Anuj: Any thoughts on Sandesh?

A: I have been keeping a positive view on this stock for the last 10 years because the kind of financial solvency and the strength you see in the company, Nigel referred of that one real estate company though the clarity is not available on that space, but any of the move, you do not doubt on the corporate actions of that. So, that will also be accruing to the good profitability.

And maybe one off because if you see nine-month performance, I am not disappointed with the nine-month financial performance because overall the stock is looking very good for the long-term investor because firstly it is thinly traded so maybe the impact costs are sometimes seen very high, but otherwise, those who want to have a stable stock like this, they can definitely go as a long-term investor.

Anuj: One thought from you on the space that is buzzing now, the likes of Rural Electrification Corporation (REC), Power Finance Corporation (PFC), PTC, all these stocks surging. What would be your top pick among all of these?

A: Actually, if you see, amongst the finance space, this REC and PFC, both were not moving up. In fact I gave a buy call on PTC India maybe a couple of weeks back on the channel saying that if you take the power exchange business, the kind of growth which we are going to see, in fact the power consumption is going to get improved. So, obviously, this kind of rerating reflection has to be seen into the PFC-REC as well. That is what is seen coming in today.

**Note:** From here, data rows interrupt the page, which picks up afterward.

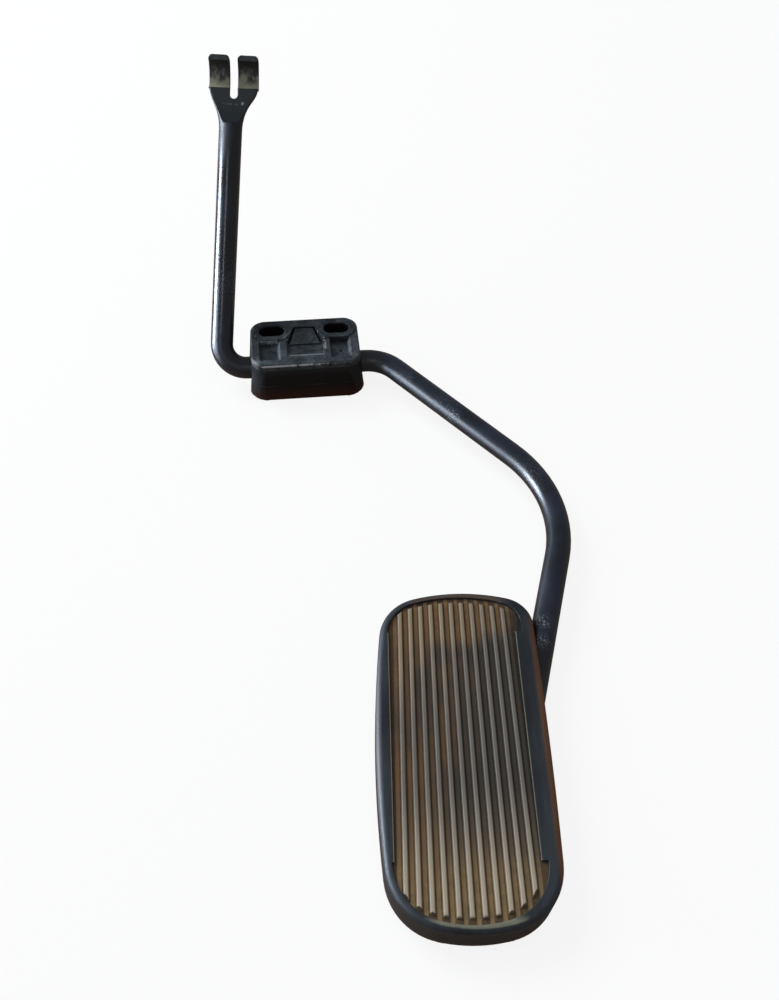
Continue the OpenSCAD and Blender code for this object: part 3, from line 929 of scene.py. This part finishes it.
@dataclass(frozen=True)
class Tread:
    """The ribbed face as one skin over the pad's recess, with rounded ribs, in millimetres.

    The floor is the height of the grooves and the rise that of the ribs over them; the top and the
    foot are a rib's widths there. Skin, proud, wider and end_longer say how far this stands out
    from the solid's own grooves and ribs, so that it covers them.
    """

    outline: Outline = Outline()
    floor: float = 13.5
    rise: float = 1.2
    proud: float = 0.05
    skin: float = 0.03
    top: float = 1.1
    foot: float = 2.0
    wider: float = 0.08
    rounding: float = 0.3
    end_inset: float = 4.8
    end_shift: float = 2.2
    end_longer: float = 0.25
    rim: float = 2.7
    rim_extra: float = 2.3
    shoulder_y: float = 2.2
    shoulder_half: float = 42.0
    tuck: float = 0.7
    thickness: float = 0.35
    column_places: tuple[float, ...] = (0.0, 0.3, 0.46, 0.56, 0.66, 0.78, 0.92, 1.04, 1.16, 1.5)
    row_reach: Four = (-60.0, -36.0, 38.0, 60.4)
    row_fine: float = 0.36
    row_coarse: float = 2.0

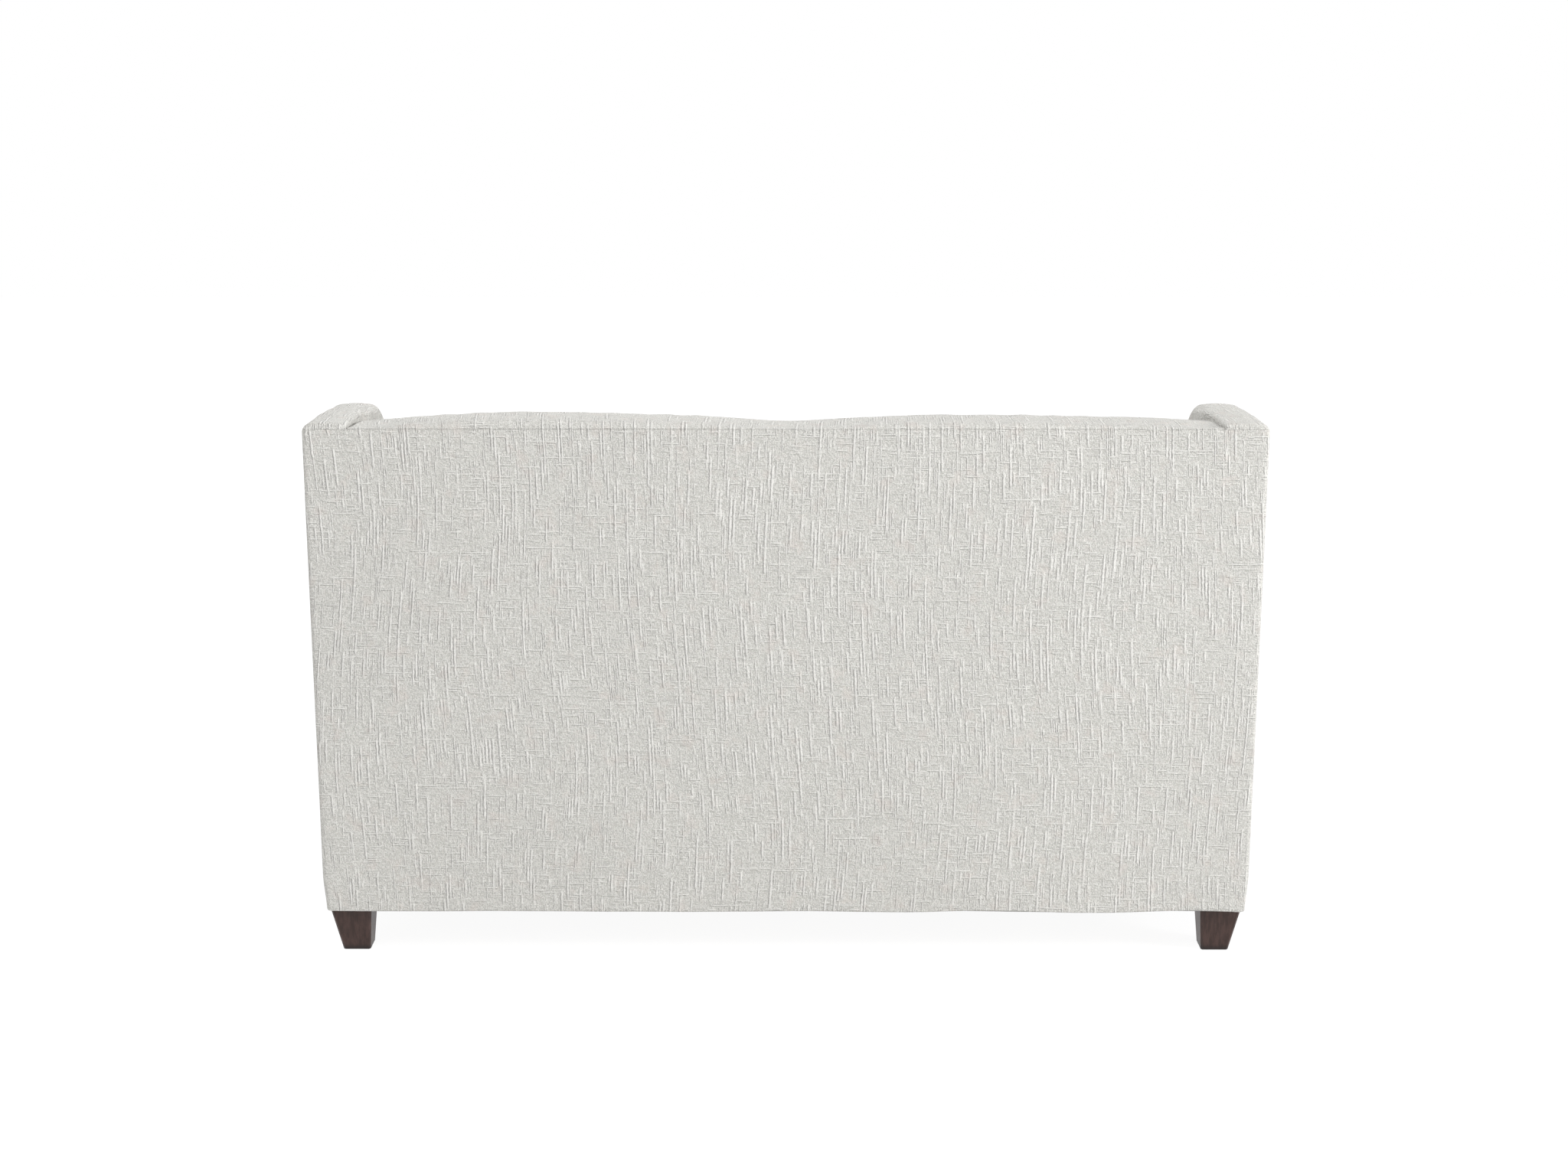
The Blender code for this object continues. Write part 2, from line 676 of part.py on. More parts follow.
def arms():
    pocket = side_plate([arm_frame_rim(FIT, OVERRUN)], FRAME_INNER_X - FIT, FRAME_OUTER_X + FIT)
    rail_front = FRONT_RAIL_FRONT_Y
    slots = [
        rail_slot(rail_front, rail_front + RAIL_DEPTH),
        rail_slot(REAR_RAIL_Y - RAIL_DEPTH, REAR_RAIL_Y),
    ]
    cover = cut(arm_cover_solid(), [pocket, *slots])
    frame = side_plate([arm_frame_rim(), *arm_windows()], FRAME_INNER_X, FRAME_OUTER_X)
    finish_piece(mirrored(cover), "left_arm_cover", FABRIC)
    finish_piece(mirrored(frame), "left_arm_frame", PLYWOOD)
    finish_piece(cover, "right_arm_cover", FABRIC)
    finish_piece(frame, "right_arm_frame", PLYWOOD)


def rails():
    reach = FRAME_INNER_X - FIT
    front = FRONT_RAIL_FRONT_Y
    rear = REAR_RAIL_Y
    half_centre = CENTRE_RAIL_WIDTH / 2
    front_rail = box((-reach, front, LEG_HEIGHT), (reach, front + RAIL_DEPTH, BASE_TOP))
    rear_rail = box((-reach, rear - RAIL_DEPTH, LEG_HEIGHT), (reach, rear, BASE_TOP))
    centre_low = (-half_centre, front + RAIL_DEPTH + FIT, LEG_HEIGHT)
    centre_rail = box(centre_low, (half_centre, rear - RAIL_DEPTH - FIT, BASE_TOP))
    finish_piece(front_rail, "front_rail", PLYWOOD)
    finish_piece(rear_rail, "rear_rail", PLYWOOD)
    finish_piece(centre_rail, "centre_rail", PLYWOOD)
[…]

So, I am keeping a positive view because from here on if you have the improvement, if you have the transmission and distribution (T&D) infrastructure in place and the Discom health seen having improved because of the Ujwal DISCOM Assurance Yojana (UDAY) bonds and all that, maybe from the next financial year, the power offtake will be seen quite high. We are seeing the summer season now approaching and that will be seen a very big trigger for all these power generator companies and because of that we have a positive reflection seen on PTC India, PFC and REC.

Q: Any quick thoughts on Tata Consultancy Services (TCS)? These are the key numbers that have come in, the price has been set at Rs 2,850 a share.

A: Two things, firstly it is a tender offer and I am presuming that promoters will also be indicating that they will tender the shares in the open offer. But what it is not compulsory on the part of the promoters, so maybe eventually, they will look to increase their stake from 73.33 percent to 75 percent if this offer goes through and they do not participate in this offer, number one.

Number two, maybe near-term, I am not taking a near-term call, but these kind of tiny buybacks of maybe 3 percent has never worked in any of the companies, whether you take the case of Bharti Infratel, Wipro, there have been umpteen number of examples which we have seen in this case, because nowadays, I am not very sure about the rules, maybe an investment banker can throw light, this open offer is not allowed by SEBI, it has to be all tender route.

And these things does not work because even if you take maybe about one third of the money having used for this buyback, market will not be very cheerful. I am not going for the intraday moves, but ultimately, this will not be seen as a value creation. But as I said that maybe this could see promoters increasing their stake in the company to 75 percent.